Wisconsin Gov. Scott Walker has vetoed sections of the state budget that would have paved the way for a major expansion of payday lenders' authority.

In doing so he sided with many in the financial services industry who opposed the measure because, they said, it was too broad and ambiguous.

The legislation would have expanded the types of products and services payday lending companies could offer to include sales of insurance, annuities and "any financial or consumer financial services subject to regulation by statute or rule." It also would have allowed for payday lenders to enter certain nonfinancial lines of business.

The veto happened Sunday, a day before Walker officially announced his run for the Republican presidential nomination.

"The expanded scope of business provided for payday lenders is overly broad and significantly exceeds that of any other financial institutions," Walker wrote in his veto message attached to the budget. "In addition, the expanded scope could create regulatory ambiguity and consumer uncertainty."

In total Walker issued 104 vetoes to portions of the state budget. Requests for additional comment to Walker's office and his presidential campaign were not returned.

The payday lending provisions were passed by the state's Republican-led legislature in a quick motion as part of the state budget.

A group of five financial services trade organizations — the Wisconsin Bankers Association, Wisconsin Credit Union League, Wisconsin Council of Life Insurers, Wisconsin Insurance Alliance and Wisconsin

Manufacturers & Commerce — had sent a letter to Walker urging him to veto the provisions.

Mike Semmann, executive vice president and chief operations officer for the bankers association, said in an interview that his organization opposed the provisions because of their scope and vagueness.

They would put payday lenders "over and above any other financial institution," Semmann said, adding that it was unclear how the provision would have jibed with existing consumer statutes.

"It was the context of the way that it had happened combined with the expansive nature and the ambiguity that really caused us to take a hard and close look at how this would have an impact," Semmann said. "It was the sum of the parts that caught our attention."
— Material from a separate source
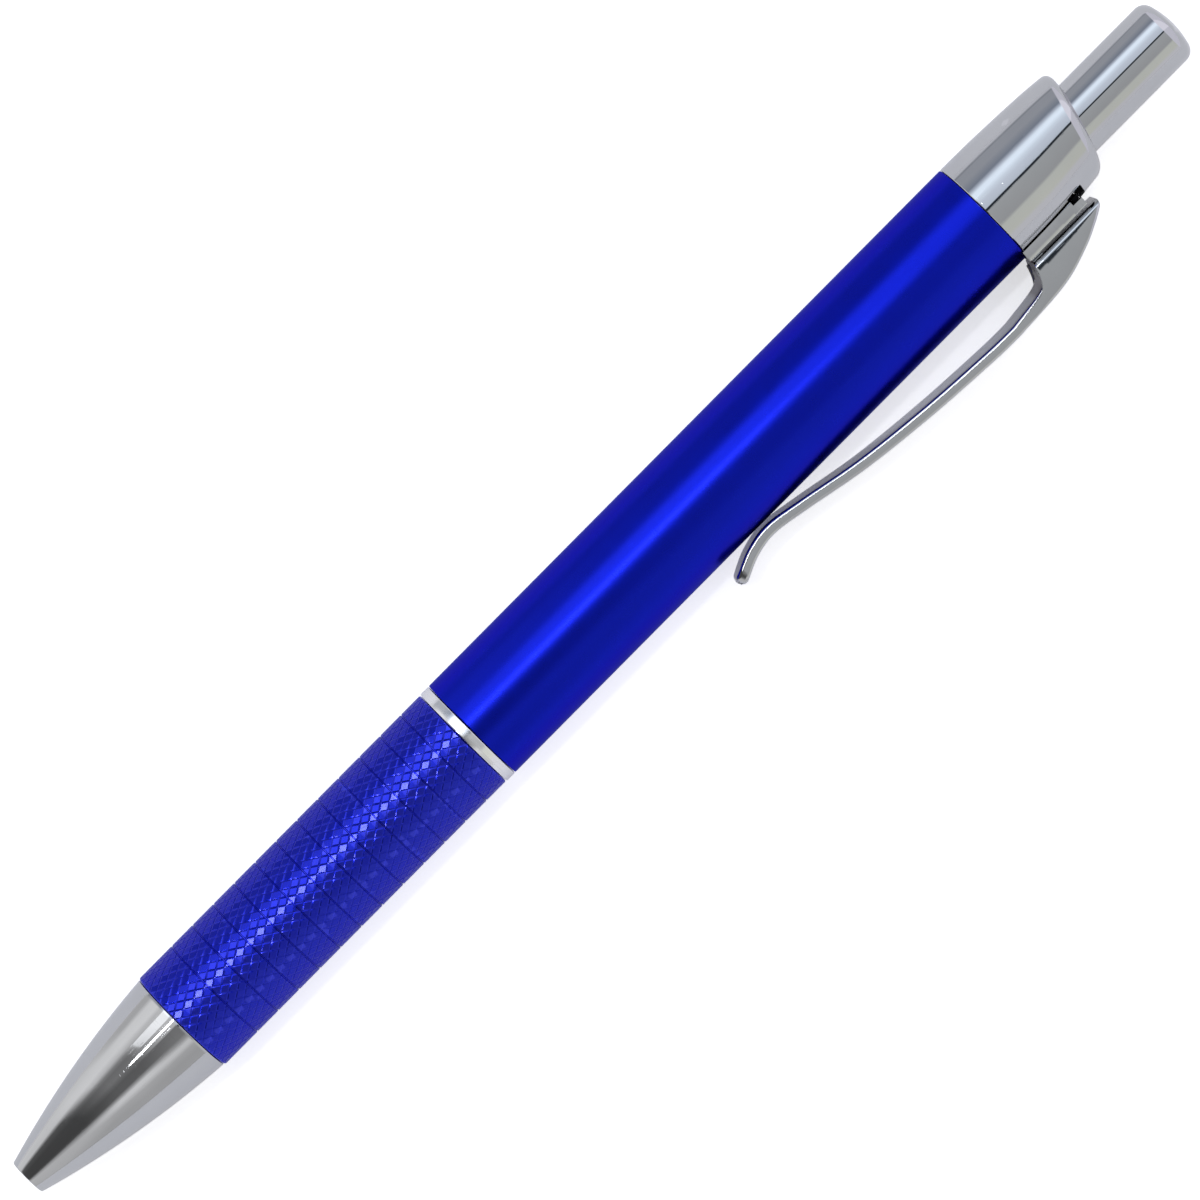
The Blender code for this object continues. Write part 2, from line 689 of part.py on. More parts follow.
def plunger(parts, cutters, material):
    """Plunger that carries the button's push to the rotor through a crown of teeth."""
    teeth_inner = PLUNGER_BORE
    stem = BUTTON_BORE - FIT
    crown = PLUNGER_CROWN + TOOTH_HEIGHT
    points = [(stem, PLUNGER_END), (stem, PLUNGER_STEM_START), (CAM_HUB_RADIUS, PLUNGER_STEM_START),
              (CAM_HUB_RADIUS, crown), (teeth_inner, crown), (teeth_inner, PLUNGER_END)]
    made = bake(turned("plunger", points, material, parts, STEPS_INNER))
    cut_teeth(made, crown, 0.0, -1.0)
    shade(made)
    embed = 0.5 * MM
    return add_ribs(made, 0.0, PLUNGER_RIB_START + TOOTH_HEIGHT, PLUNGER_RIB_END,
                    CAM_HUB_RADIUS - embed, CAM_RIB_TIP, PLUNGER_RIB_WIDTH, 0.0, 0.0, cutters)


# ---------------------------------------------------------------- refill

def writing_ball(parts, material):
    """The rolling ball, with its origin at its own centre."""
    shape = bmesh.new()
    bmesh.ops.create_uvsphere(shape, u_segments=16, v_segments=10, radius=BALL_RADIUS)
    made = add_object("writing_ball", mesh_from("writing_ball", shape), material, parts)
    made.location = (0.0, 0.0, BALL_CENTRE)
    return shade(made)


def point_cone(parts, material):
    """Metal point with the ball's socket at one end and a stem at the other."""
    lip = 0.04 * MM
    socket = BALL_RADIUS + 0.03 * MM
    seat_start = BALL_CENTRE + 0.6 * BALL_RADIUS
    seat_end = BALL_CENTRE + 1.2 * BALL_RADIUS
    mouth = math.sqrt(BALL_RADIUS ** 2 - (BALL_CENTRE - CONE_MOUTH) ** 2) + 0.02 * MM
    points = [(POINT_STEM_RADIUS, POINT_STEM_END), (POINT_STEM_RADIUS, POINT_SHOULDER),
              (POINT_RADIUS, POINT_SHOULDER), (POINT_RADIUS, CONE_END),
              (mouth + 2 * lip, CONE_MOUTH), (mouth, CONE_MOUTH), (socket, BALL_CENTRE),
              (socket, seat_start), (INK_CHANNEL_RADIUS, seat_end),
              (INK_CHANNEL_RADIUS, POINT_STEM_END)]
    return shade(turned("point_cone", points, material, parts, STEPS_POINT))


def tip_holder(parts, material):
    """Brass neck between the point and the reservoir. The spring bears on its shoulder."""
    bore = POINT_STEM_RADIUS + FIT
    channel = POINT_STEM_RADIUS - 0.25 * MM
    inside = TUBE_RADIUS - TUBE_WALL - FIT
    bore_end = POINT_STEM_END + FIT
    points = [(inside, HOLDER_END), (inside, HOLDER_FLANGE_END), (TUBE_RADIUS, HOLDER_FLANGE_END),
              (TUBE_RADIUS, HOLDER_FLANGE), (TUBE_RADIUS - 0.4 * MM, HOLDER_SHOULDER),
              (HOLDER_RADIUS, HOLDER_SHOULDER), (HOLDER_RADIUS, HOLDER_START), (bore, HOLDER_START),
              (bore, bore_end), (channel, bore_end), (channel, HOLDER_END)]
    return shade(turned("tip_holder", points, material, parts, STEPS_INNER))


def reservoir_tube(parts, material):
    """Metal ink reservoir."""
    return tube("reservoir_tube", TUBE_RADIUS, TUBE_RADIUS - TUBE_WALL, TUBE_START, TUBE_END,
                material, parts, STEPS_INNER)


def plain_rod(name, radius, start, end, material, parts):
    """A solid round rod."""
    points = [(0.0, end), (radius, end), (radius, start), (0.0, start)]
    return shade(turned(name, points, material, parts, STEPS_INNER, on_axis=True))


def ink_column(parts, material):
    """The ink that fills most of the reservoir."""
    radius = TUBE_RADIUS - TUBE_WALL - FIT
    return plain_rod("ink_column", radius, INK_START, INK_END, material, parts)


def ink_follower(parts, material):
    """The grease plug that follows the ink down the tube."""
    radius = TUBE_RADIUS - TUBE_WALL - FIT
    return plain_rod("ink_follower", radius, INK_END + FIT, FOLLOWER_END, material, parts)


def reservoir_plug(parts, cutters, material):
    """Plastic end of the refill, with the crossed slots that such refills have."""
    inside = TUBE_RADIUS - TUBE_WALL - FIT
    vent = 0.6 * MM
    rim = TUBE_END + FIT
    points = [(CROWN_PLUG_STUB, CROWN_PLUG_END), (CROWN_PLUG_STUB, CROWN_PLUG_RIM),
              (TUBE_RADIUS, CROWN_PLUG_RIM), (TUBE_RADIUS, rim), (inside, rim),
              (inside, CROWN_PLUG_START), (vent, CROWN_PLUG_START), (vent, CROWN_PLUG_END)]
    made = turned("reservoir_plug", points, material, parts, STEPS_INNER)
    shade(made)
    for i in range(2):
        size = (4 * CROWN_PLUG_STUB, CROWN_SLOT_WIDTH, 2 * CROWN_SLOT_DEPTH)
        slot = block(f"crown_slot_{i + 1}", size, (0.0, 0.0, CROWN_PLUG_END), None, cutters)
        slot.data.transform(Matrix.Rotation(math.pi / 2 * i, 4, "Z"))
        boolean(made, as_cutter(slot), "DIFFERENCE")
    return made


def spring_height(turn):
    """Height of the wire after a number of turns: close turns at both ends, open between."""
    total = SPRING_TURNS + 2 * SPRING_END_TURNS
    low = SPRING_START + SPRING_WIRE_RADIUS
    high = SPRING_END - SPRING_WIRE_RADIUS
    end_rise = SPRING_END_TURNS * SPRING_END_PITCH
    if turn <= SPRING_END_TURNS:
        return low + turn * SPRING_END_PITCH
    if turn >= total - SPRING_END_TURNS:
        return high - (total - turn) * SPRING_END_PITCH
    open_pitch = (high - low - 2 * end_rise) / SPRING_TURNS
    return low + end_rise + (turn - SPRING_END_TURNS) * open_pitch


def return_spring(parts, material):
    """Compression spring around the refill's neck."""
    curve = bpy.data.curves.new("return_spring", "CURVE")
    curve.dimensions = "3D"
    curve.bevel_depth = SPRING_WIRE_RADIUS
    curve.bevel_resolution = 2
    curve.use_fill_caps = True
    total = SPRING_TURNS + 2 * SPRING_END_TURNS
    count = int(total * SPRING_POINTS_PER_TURN) + 1
    spline = curve.splines.new("POLY")
    spline.points.add(count - 1)
    for i, point in enumerate(spline.points):
        turn = total * i / (count - 1)
        angle = 2 * math.pi * turn
        x = SPRING_MEAN_RADIUS * math.cos(angle)
        y = SPRING_MEAN_RADIUS * math.sin(angle)
        point.co = (x, y, spring_height(turn), 1.0)
    curve.materials.append(material)
    made = bpy.data.objects.new("return_spring", curve)
    parts.objects.link(made)
    return made


# ---------------------------------------------------------------- laying the pen down

def lean():
    """How far the clip drops below level when one of its edges meets the table."""
    angles = []
    for place in clip_outline():
        reach = place.y - CLIP_EDGE
        side = clip_half_width(place.x, place.y) - CLIP_EDGE
        distance = math.hypot(reach, side)
        if distance > BARREL_RADIUS:
            angles.append(math.asin((BARREL_RADIUS - CLIP_EDGE) / distance) - math.atan2(side, reach))
    return min(angles)


def clip_reach(angle):
    """How far the clip stands out sideways from the pen's axis when the pen lies down."""
    return max(place.y * math.cos(angle) + clip_half_width(place.x, place.y) * math.sin(angle)
               for place in clip_outline())


def lay_down(collection, pieces):
    """Parent the pieces to an empty that lays the pen along X, clip towards -Y."""
    angle = lean()
    offset = (clip_reach(angle) - BARREL_RADIUS) / 2
    axis = bpy.data.objects.new("pen_axis", None)
    collection.objects.link(axis)
    across = (0.0, -math.cos(angle), -math.sin(angle))
    third = (0.0, math.sin(angle), -math.cos(angle))
    along = (1.0, 0.0, 0.0)
    turn = Matrix((across, third, along)).transposed().to_4x4()
    axis.matrix_world = Matrix.Translation((-PEN_LENGTH / 2, offset, BARREL_RADIUS)) @ turn
    for piece in pieces:
        piece.parent = axis


def main():
    clear_scene()
    parts = new_collection("retractable_ballpoint_pen")
    cutters = new_collection("cutters")
    plated = chrome()
    blue = blue_anodised()
    black = black_plastic()
    white = white_plastic()
    nose_cone(parts, plated)
    grip_sleeve(parts, blue)
    grip_liner(parts, black)
    trim_ring(parts, bright_ring())
    barrel_coupling(parts, black)
    barrel_tube(parts, blue)
    collar_plug(parts, black)
    clip_collar(parts, cutters, plated)
    clip(parts, cutters, plated)
    push_button(parts, plated)
    plunger(parts, cutters, grey_plastic())
    cam_sleeve(parts, cutters, white)
    rotor_cam(parts, cutters, white)
    writing_ball(parts, carbide())
    point_cone(parts, nickel_silver())
    tip_holder(parts, brass())
    reservoir_tube(parts, refill_steel())
    ink_column(parts, ink())
    ink_follower(parts, follower_grease())
    reservoir_plug(parts, cutters, black)
    return_spring(parts, spring_steel())
    lay_down(parts, list(parts.objects) + list(cutters.objects))


main()
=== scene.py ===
"""Looks of the retractable ballpoint pen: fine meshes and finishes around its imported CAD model.

The pen's own frame has Z along the pen from the flat end of the nose cone (Z = 0) to the button,
and the clip on +X. PEN places that frame on the table, as the CAD model lies. Every new piece
is built in the pen's frame and laid down by PEN, and every finish is worked out in that frame.
"""

import json
import math

import bmesh
import bpy
from mathutils import Matrix, Vector


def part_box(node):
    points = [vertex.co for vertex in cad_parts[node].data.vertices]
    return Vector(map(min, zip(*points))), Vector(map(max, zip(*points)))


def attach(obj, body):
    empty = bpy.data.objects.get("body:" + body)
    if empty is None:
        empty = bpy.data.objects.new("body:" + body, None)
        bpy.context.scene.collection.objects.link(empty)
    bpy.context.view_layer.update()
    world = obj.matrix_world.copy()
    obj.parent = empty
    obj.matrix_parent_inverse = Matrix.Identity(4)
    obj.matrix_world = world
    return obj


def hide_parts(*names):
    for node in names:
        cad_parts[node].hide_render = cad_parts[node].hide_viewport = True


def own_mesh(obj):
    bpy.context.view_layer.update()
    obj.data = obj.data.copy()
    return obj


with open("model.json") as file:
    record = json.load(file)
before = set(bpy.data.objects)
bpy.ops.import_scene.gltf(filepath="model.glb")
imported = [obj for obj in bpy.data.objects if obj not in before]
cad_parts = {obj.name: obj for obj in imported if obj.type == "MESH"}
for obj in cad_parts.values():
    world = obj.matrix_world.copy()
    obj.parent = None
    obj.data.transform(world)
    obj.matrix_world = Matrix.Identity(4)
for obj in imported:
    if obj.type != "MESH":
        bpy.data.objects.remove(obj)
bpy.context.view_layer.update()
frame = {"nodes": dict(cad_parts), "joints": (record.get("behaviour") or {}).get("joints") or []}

MM = 0.001

# How finely the round pieces are cut
STEPS_CASING = 160
STEPS_INNER = 96
STEPS_POINT = 64
MERGE = 0.0000002

# Lengths along the pen, from the flat end of the nose cone
NOSE_LENGTH = 18.8 * MM
GRIP_END = 53.12 * MM
RING_END = 54.2 * MM
BARREL_END = 116.57 * MM
COLLAR_END = 127.9 * MM
PEN_LENGTH = 139.7 * MM
SEAM = 0.07 * MM

# Radii of the casing
NOSE_TIP_RADIUS = 1.75 * MM
NOSE_BASE_RADIUS = 5.11 * MM
NOSE_BULGE = 2.0 * MM
GRIP_RADIUS = 5.22 * MM
BARREL_RADIUS = 5.25 * MM
BARREL_WALL = 0.75 * MM
SLEEVE_WALL = 0.65 * MM
BUTTON_RADIUS = 3.15 * MM

# Bores of the nose cone
POINT_HOLE_RADIUS = 1.3 * MM
SPRING_SEAT = 5.5 * MM
SPRING_POCKET_RADIUS = 2.45 * MM
REFILL_POCKET_START = 15.5 * MM
REFILL_POCKET_RADIUS = 3.3 * MM
SPIGOT_RADIUS = 3.7 * MM
NOSE_SPIGOT_END = 26.0 * MM

# Knurl pressed into the grip, and the grooves turned over it
KNURL_STARTS = 38
KNURL_PITCH = 1.249 * MM
KNURL_DEPTH = 0.032 * MM
KNURL_FLAT = 0.01 * MM
KNURL_CROWN = 0.0015 * MM
KNURL_CUTS = (0.0, 0.13, 0.5, 0.87)
GROOVES = 12
FIRST_GROOVE = 22.85 * MM
GROOVE_PITCH = 2.54 * MM
GROOVE_WIDTH = 0.16 * MM
GROOVE_DEPTH = 0.08 * MM

# Clip collar
COLLAR_END_RADIUS = 4.62 * MM
COLLAR_TAPER_POWER = 2.3
COLLAR_EDGE = 1.0 * MM
COLLAR_HALF_SLANT = 1.3 * MM
COLLAR_SLANT_START = 121.0 * MM
COLLAR_SLANT_FULL = 126.5 * MM
COLLAR_BORE_RADIUS = 4.25 * MM
COLLAR_BORE_END = 122.15 * MM
COLLAR_HOLE_RADIUS = 3.35 * MM
SLOT_START = 122.35 * MM
SLOT_END = 124.05 * MM
SLOT_HALF_WIDTH = 3.2 * MM
SLOT_FLOOR = 3.8 * MM
SLOT_WEB_START = 123.45 * MM
SLOT_WEB_HALF_WIDTH = 1.9 * MM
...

The main backer of the bill according to the Milwaukee Journal Sentinel was Chicago-based PLS Financial Services, which did not return calls for comment. Previously, a spokesman for PLS told American Banker that the goal of the provisions was "to really update, modernize Wisconsin's statute, and bring it into line with other states."

Walker's veto did not fully close the door on future discussion about expanding the realm of payday lenders, perhaps a reflection of Walker's own previous support for the payday lending industry. In his veto message, Walker said, "Changes of this magnitude should be addressed as separate legislation where the implications can be more carefully explored."

The Wisconsin Credit Union League, in a statement following the veto, also advocated for the issue to be discussed as its own legislation.

"We strongly agree with Gov. Walker's assertion that legislation of this nature should be addressed as separate legislation where the implications can be carefully explored in a transparent and public fashion," said Tom Liebe, the league's senior vice president of advocacy.

Semmann, on the hand, said that a similarly worded, standalone bill also would be controversial — although he declined to take a specific stance until he saw the language.

"A broad, expansive bill that was exactly like the budget language would generally be frowned upon by many businesses," he said.

Community groups had rallied against the provisions, too.

They would have given lenders access to "an unprecedented range of complex financial products" and would have allowed "abusive high-interest lenders to exploit particularly susceptible individuals by operating within casinos and liquor stores, or by directly operating such establishments themselves," according to a letter that Wisconsin Public Interest Research Group sent to the governor. A coalition of 30 groups including faith-based and public service organizations co-signed it.

"Vetoing these provisions was the only right thing to do for Wisconsin consumers and for a fair financial marketplace," Peter Skopec, director of Wisconsin PIRG, said Monday.